The abandoned train could be a symbol for the futility of man's efforts and technology in the face of nature's (and the universe's) indifference. "If [the man and the boy] saw different worlds what they knew was the same. That the train would sit there slowly decomposing for all eternity and that no train would ever run again" (152). Despite the differing experiences of and the gaps in knowledge between the father and his son, both understand that the train is a representation of man's wasted efforts. The existence of man is fleeting and anachronistic compared with the eternal sweep of the universe’s history; humankind will be outlasted by the timelessness of nature and its insensible violence.
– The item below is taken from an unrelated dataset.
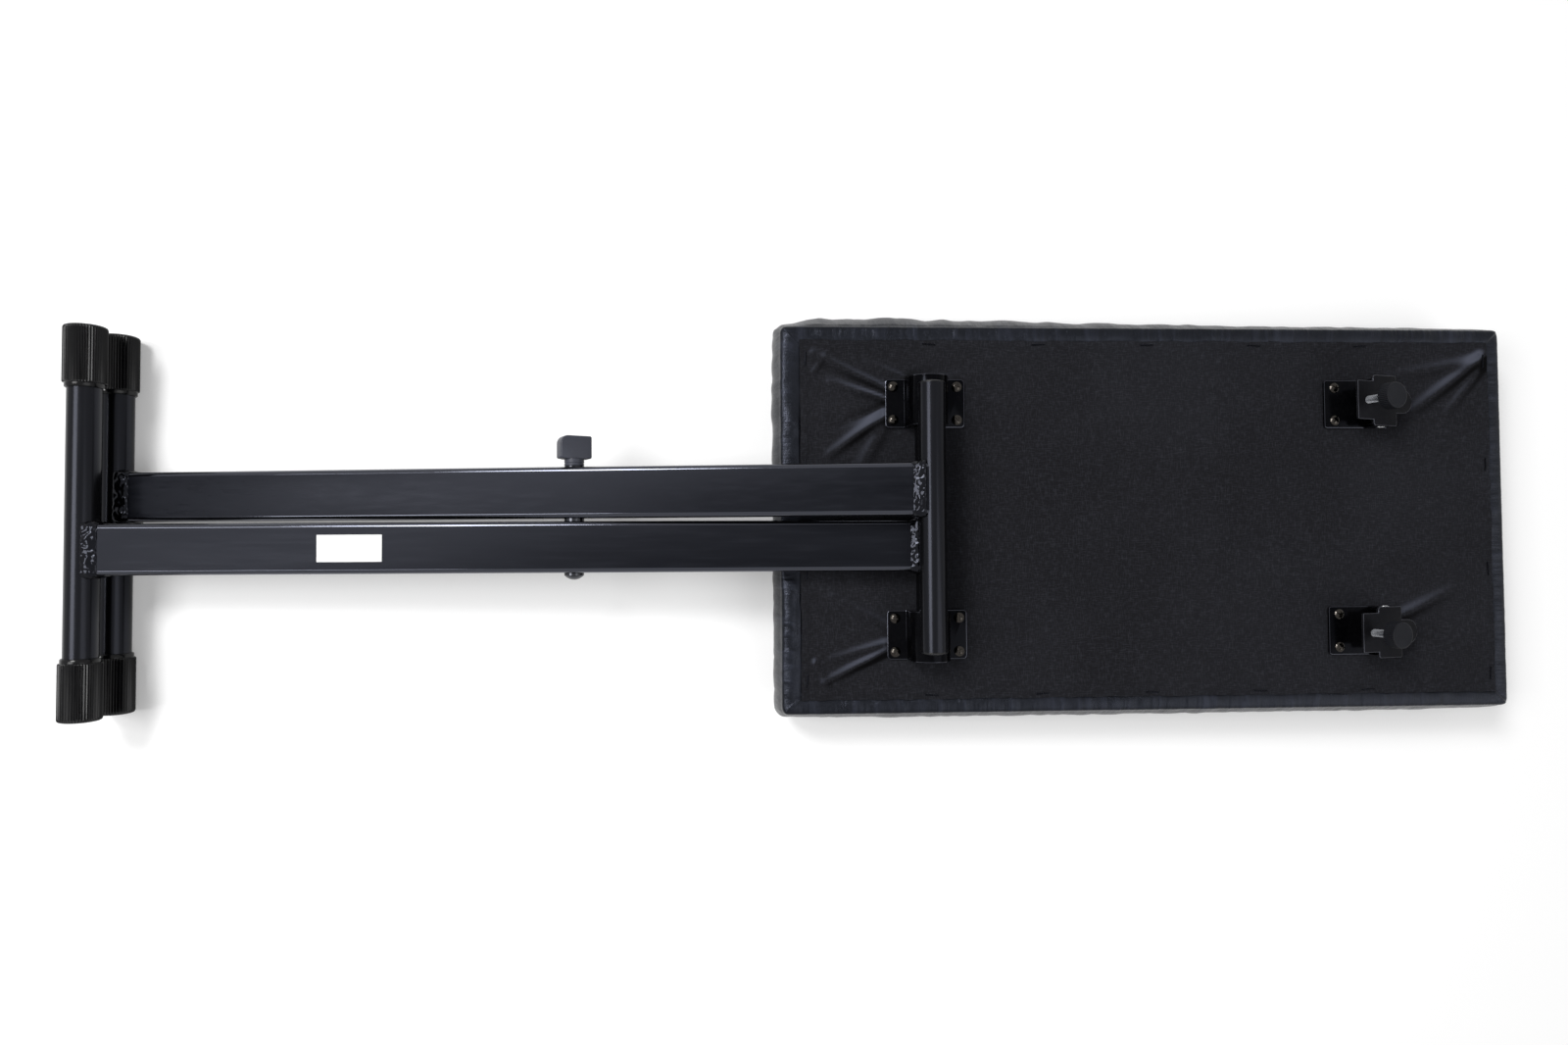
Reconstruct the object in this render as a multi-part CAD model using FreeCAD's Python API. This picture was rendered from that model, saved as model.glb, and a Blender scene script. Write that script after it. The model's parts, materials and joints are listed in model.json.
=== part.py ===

The boy also describes a nightmare in which "I was dreaming. But you didnt wake up" (154). This dream foreshadows the circumstances in which the man will pass on at the end of the novel. The scene of the man's death is described later as follows: "He slept close to his father that night and held him but when he woke in the morning his father was cold and stuff. He sat there a long time weeping..." (236). The similarity between the dream and the actual circumstances of his father's death is clear. However, when the boy describes the dream, the father does not realize he is talking about a dream which foreshadows his own death, but he believes that the boy is talking about what just happened in the present.